## Source material
>>

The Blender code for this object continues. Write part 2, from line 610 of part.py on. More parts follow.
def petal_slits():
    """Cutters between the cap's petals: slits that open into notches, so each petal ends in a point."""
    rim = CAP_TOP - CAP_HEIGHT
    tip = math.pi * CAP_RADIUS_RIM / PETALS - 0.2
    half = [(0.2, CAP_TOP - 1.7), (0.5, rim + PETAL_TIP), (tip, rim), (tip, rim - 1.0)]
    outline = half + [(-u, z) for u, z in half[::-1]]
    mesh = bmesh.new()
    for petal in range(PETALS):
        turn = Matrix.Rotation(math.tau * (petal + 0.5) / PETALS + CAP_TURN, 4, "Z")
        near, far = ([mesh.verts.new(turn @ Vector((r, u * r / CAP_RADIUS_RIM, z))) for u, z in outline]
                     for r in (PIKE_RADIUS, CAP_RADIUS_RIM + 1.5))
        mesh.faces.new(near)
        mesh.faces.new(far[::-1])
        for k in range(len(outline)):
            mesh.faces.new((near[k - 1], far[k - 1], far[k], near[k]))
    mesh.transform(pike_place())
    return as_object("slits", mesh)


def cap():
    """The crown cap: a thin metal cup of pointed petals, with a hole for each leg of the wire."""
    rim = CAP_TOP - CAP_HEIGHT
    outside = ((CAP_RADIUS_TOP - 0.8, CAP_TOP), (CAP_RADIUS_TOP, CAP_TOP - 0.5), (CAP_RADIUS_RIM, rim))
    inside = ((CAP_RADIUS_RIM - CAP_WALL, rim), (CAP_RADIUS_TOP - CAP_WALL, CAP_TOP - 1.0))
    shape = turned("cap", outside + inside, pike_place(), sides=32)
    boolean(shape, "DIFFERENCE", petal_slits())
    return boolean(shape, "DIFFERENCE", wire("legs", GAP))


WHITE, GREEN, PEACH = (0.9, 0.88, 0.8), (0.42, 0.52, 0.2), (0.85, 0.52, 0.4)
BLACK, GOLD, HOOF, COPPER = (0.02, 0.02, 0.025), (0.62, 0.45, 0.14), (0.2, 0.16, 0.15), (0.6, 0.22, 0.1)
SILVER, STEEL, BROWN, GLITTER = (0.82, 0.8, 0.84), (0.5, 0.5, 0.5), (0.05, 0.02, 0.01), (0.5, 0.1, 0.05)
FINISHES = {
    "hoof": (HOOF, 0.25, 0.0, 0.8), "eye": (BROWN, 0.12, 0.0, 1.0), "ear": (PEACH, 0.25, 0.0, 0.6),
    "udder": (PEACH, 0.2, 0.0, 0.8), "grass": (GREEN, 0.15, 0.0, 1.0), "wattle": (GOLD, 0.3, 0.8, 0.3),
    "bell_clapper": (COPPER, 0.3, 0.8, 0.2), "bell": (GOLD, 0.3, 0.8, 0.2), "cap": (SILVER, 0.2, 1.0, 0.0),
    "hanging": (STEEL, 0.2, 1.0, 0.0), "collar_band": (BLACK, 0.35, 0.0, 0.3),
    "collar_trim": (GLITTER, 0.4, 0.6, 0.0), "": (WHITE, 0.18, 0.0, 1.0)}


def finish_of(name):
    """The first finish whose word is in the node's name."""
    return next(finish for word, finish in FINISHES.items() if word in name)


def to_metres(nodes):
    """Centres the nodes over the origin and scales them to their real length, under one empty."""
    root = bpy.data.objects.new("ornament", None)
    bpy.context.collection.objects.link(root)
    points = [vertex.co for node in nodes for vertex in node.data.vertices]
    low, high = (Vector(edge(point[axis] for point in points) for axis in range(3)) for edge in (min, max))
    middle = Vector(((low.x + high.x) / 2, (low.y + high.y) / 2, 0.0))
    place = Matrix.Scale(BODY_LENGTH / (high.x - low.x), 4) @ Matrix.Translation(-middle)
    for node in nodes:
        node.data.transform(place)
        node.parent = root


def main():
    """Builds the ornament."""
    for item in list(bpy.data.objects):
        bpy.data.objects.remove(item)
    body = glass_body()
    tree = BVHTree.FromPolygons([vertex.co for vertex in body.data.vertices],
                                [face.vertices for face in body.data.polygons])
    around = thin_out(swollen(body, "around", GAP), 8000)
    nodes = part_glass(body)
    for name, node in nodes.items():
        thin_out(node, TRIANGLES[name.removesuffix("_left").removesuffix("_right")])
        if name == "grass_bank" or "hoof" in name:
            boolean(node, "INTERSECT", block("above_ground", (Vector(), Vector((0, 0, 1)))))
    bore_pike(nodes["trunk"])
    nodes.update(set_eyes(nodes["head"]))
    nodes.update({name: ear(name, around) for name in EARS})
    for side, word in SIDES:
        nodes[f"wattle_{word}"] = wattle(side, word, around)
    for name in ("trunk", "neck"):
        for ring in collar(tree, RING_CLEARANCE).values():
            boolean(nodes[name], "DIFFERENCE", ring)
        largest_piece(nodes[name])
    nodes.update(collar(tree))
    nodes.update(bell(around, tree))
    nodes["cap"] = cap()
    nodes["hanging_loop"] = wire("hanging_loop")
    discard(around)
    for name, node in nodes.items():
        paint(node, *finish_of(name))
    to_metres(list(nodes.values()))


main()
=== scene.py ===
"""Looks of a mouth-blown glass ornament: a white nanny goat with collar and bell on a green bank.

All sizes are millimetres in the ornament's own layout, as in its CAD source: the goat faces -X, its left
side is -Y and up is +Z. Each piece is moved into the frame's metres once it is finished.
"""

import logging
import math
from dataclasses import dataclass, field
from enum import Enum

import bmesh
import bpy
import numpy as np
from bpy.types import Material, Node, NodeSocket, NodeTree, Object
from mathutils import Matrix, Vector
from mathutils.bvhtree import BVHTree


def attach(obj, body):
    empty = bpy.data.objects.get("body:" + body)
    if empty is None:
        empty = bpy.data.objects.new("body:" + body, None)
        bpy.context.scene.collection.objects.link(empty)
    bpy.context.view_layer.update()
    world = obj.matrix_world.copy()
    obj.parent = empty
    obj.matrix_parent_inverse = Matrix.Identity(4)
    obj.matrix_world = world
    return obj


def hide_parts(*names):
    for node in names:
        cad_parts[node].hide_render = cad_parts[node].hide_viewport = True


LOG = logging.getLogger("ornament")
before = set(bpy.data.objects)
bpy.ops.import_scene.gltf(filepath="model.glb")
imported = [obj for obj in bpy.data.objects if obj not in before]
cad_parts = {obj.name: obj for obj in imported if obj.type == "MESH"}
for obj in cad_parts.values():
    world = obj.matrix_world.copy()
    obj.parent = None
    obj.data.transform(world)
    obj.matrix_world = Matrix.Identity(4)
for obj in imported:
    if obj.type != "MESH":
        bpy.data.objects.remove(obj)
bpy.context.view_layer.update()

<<

## Exercise prompt
Return the listing above in full, character for character.

## Answer to this exercise
The Blender code for this object continues. Write part 2, from line 610 of part.py on. More parts follow.
def petal_slits():
    """Cutters between the cap's petals: slits that open into notches, so each petal ends in a point."""
    rim = CAP_TOP - CAP_HEIGHT
    tip = math.pi * CAP_RADIUS_RIM / PETALS - 0.2
    half = [(0.2, CAP_TOP - 1.7), (0.5, rim + PETAL_TIP), (tip, rim), (tip, rim - 1.0)]
    outline = half + [(-u, z) for u, z in half[::-1]]
    mesh = bmesh.new()
    for petal in range(PETALS):
        turn = Matrix.Rotation(math.tau * (petal + 0.5) / PETALS + CAP_TURN, 4, "Z")
        near, far = ([mesh.verts.new(turn @ Vector((r, u * r / CAP_RADIUS_RIM, z))) for u, z in outline]
                     for r in (PIKE_RADIUS, CAP_RADIUS_RIM + 1.5))
        mesh.faces.new(near)
        mesh.faces.new(far[::-1])
        for k in range(len(outline)):
            mesh.faces.new((near[k - 1], far[k - 1], far[k], near[k]))
    mesh.transform(pike_place())
    return as_object("slits", mesh)


def cap():
    """The crown cap: a thin metal cup of pointed petals, with a hole for each leg of the wire."""
    rim = CAP_TOP - CAP_HEIGHT
    outside = ((CAP_RADIUS_TOP - 0.8, CAP_TOP), (CAP_RADIUS_TOP, CAP_TOP - 0.5), (CAP_RADIUS_RIM, rim))
    inside = ((CAP_RADIUS_RIM - CAP_WALL, rim), (CAP_RADIUS_TOP - CAP_WALL, CAP_TOP - 1.0))
    shape = turned("cap", outside + inside, pike_place(), sides=32)
    boolean(shape, "DIFFERENCE", petal_slits())
    return boolean(shape, "DIFFERENCE", wire("legs", GAP))


WHITE, GREEN, PEACH = (0.9, 0.88, 0.8), (0.42, 0.52, 0.2), (0.85, 0.52, 0.4)
BLACK, GOLD, HOOF, COPPER = (0.02, 0.02, 0.025), (0.62, 0.45, 0.14), (0.2, 0.16, 0.15), (0.6, 0.22, 0.1)
SILVER, STEEL, BROWN, GLITTER = (0.82, 0.8, 0.84), (0.5, 0.5, 0.5), (0.05, 0.02, 0.01), (0.5, 0.1, 0.05)
FINISHES = {
    "hoof": (HOOF, 0.25, 0.0, 0.8), "eye": (BROWN, 0.12, 0.0, 1.0), "ear": (PEACH, 0.25, 0.0, 0.6),
    "udder": (PEACH, 0.2, 0.0, 0.8), "grass": (GREEN, 0.15, 0.0, 1.0), "wattle": (GOLD, 0.3, 0.8, 0.3),
    "bell_clapper": (COPPER, 0.3, 0.8, 0.2), "bell": (GOLD, 0.3, 0.8, 0.2), "cap": (SILVER, 0.2, 1.0, 0.0),
    "hanging": (STEEL, 0.2, 1.0, 0.0), "collar_band": (BLACK, 0.35, 0.0, 0.3),
    "collar_trim": (GLITTER, 0.4, 0.6, 0.0), "": (WHITE, 0.18, 0.0, 1.0)}


def finish_of(name):
    """The first finish whose word is in the node's name."""
    return next(finish for word, finish in FINISHES.items() if word in name)


def to_metres(nodes):
    """Centres the nodes over the origin and scales them to their real length, under one empty."""
    root = bpy.data.objects.new("ornament", None)
    bpy.context.collection.objects.link(root)
    points = [vertex.co for node in nodes for vertex in node.data.vertices]
    low, high = (Vector(edge(point[axis] for point in points) for axis in range(3)) for edge in (min, max))
    middle = Vector(((low.x + high.x) / 2, (low.y + high.y) / 2, 0.0))
    place = Matrix.Scale(BODY_LENGTH / (high.x - low.x), 4) @ Matrix.Translation(-middle)
    for node in nodes:
        node.data.transform(place)
        node.parent = root


def main():
    """Builds the ornament."""
    for item in list(bpy.data.objects):
        bpy.data.objects.remove(item)
    body = glass_body()
    tree = BVHTree.FromPolygons([vertex.co for vertex in body.data.vertices],
                                [face.vertices for face in body.data.polygons])
    around = thin_out(swollen(body, "around", GAP), 8000)
    nodes = part_glass(body)
    for name, node in nodes.items():
        thin_out(node, TRIANGLES[name.removesuffix("_left").removesuffix("_right")])
        if name == "grass_bank" or "hoof" in name:
            boolean(node, "INTERSECT", block("above_ground", (Vector(), Vector((0, 0, 1)))))
    bore_pike(nodes["trunk"])
    nodes.update(set_eyes(nodes["head"]))
    nodes.update({name: ear(name, around) for name in EARS})
    for side, word in SIDES:
        nodes[f"wattle_{word}"] = wattle(side, word, around)
    for name in ("trunk", "neck"):
        for ring in collar(tree, RING_CLEARANCE).values():
            boolean(nodes[name], "DIFFERENCE", ring)
        largest_piece(nodes[name])
    nodes.update(collar(tree))
    nodes.update(bell(around, tree))
    nodes["cap"] = cap()
    nodes["hanging_loop"] = wire("hanging_loop")
    discard(around)
    for name, node in nodes.items():
        paint(node, *finish_of(name))
    to_metres(list(nodes.values()))


main()
=== scene.py ===
"""Looks of a mouth-blown glass ornament: a white nanny goat with collar and bell on a green bank.

All sizes are millimetres in the ornament's own layout, as in its CAD source: the goat faces -X, its left
side is -Y and up is +Z. Each piece is moved into the frame's metres once it is finished.
"""

import logging
import math
from dataclasses import dataclass, field
from enum import Enum

import bmesh
import bpy
import numpy as np
from bpy.types import Material, Node, NodeSocket, NodeTree, Object
from mathutils import Matrix, Vector
from mathutils.bvhtree import BVHTree


def attach(obj, body):
    empty = bpy.data.objects.get("body:" + body)
    if empty is None:
        empty = bpy.data.objects.new("body:" + body, None)
        bpy.context.scene.collection.objects.link(empty)
    bpy.context.view_layer.update()
    world = obj.matrix_world.copy()
    obj.parent = empty
    obj.matrix_parent_inverse = Matrix.Identity(4)
    obj.matrix_world = world
    return obj


def hide_parts(*names):
    for node in names:
        cad_parts[node].hide_render = cad_parts[node].hide_viewport = True


LOG = logging.getLogger("ornament")
before = set(bpy.data.objects)
bpy.ops.import_scene.gltf(filepath="model.glb")
imported = [obj for obj in bpy.data.objects if obj not in before]
cad_parts = {obj.name: obj for obj in imported if obj.type == "MESH"}
for obj in cad_parts.values():
    world = obj.matrix_world.copy()
    obj.parent = None
    obj.data.transform(world)
    obj.matrix_world = Matrix.Identity(4)
for obj in imported:
    if obj.type != "MESH":
        bpy.data.objects.remove(obj)
bpy.context.view_layer.update()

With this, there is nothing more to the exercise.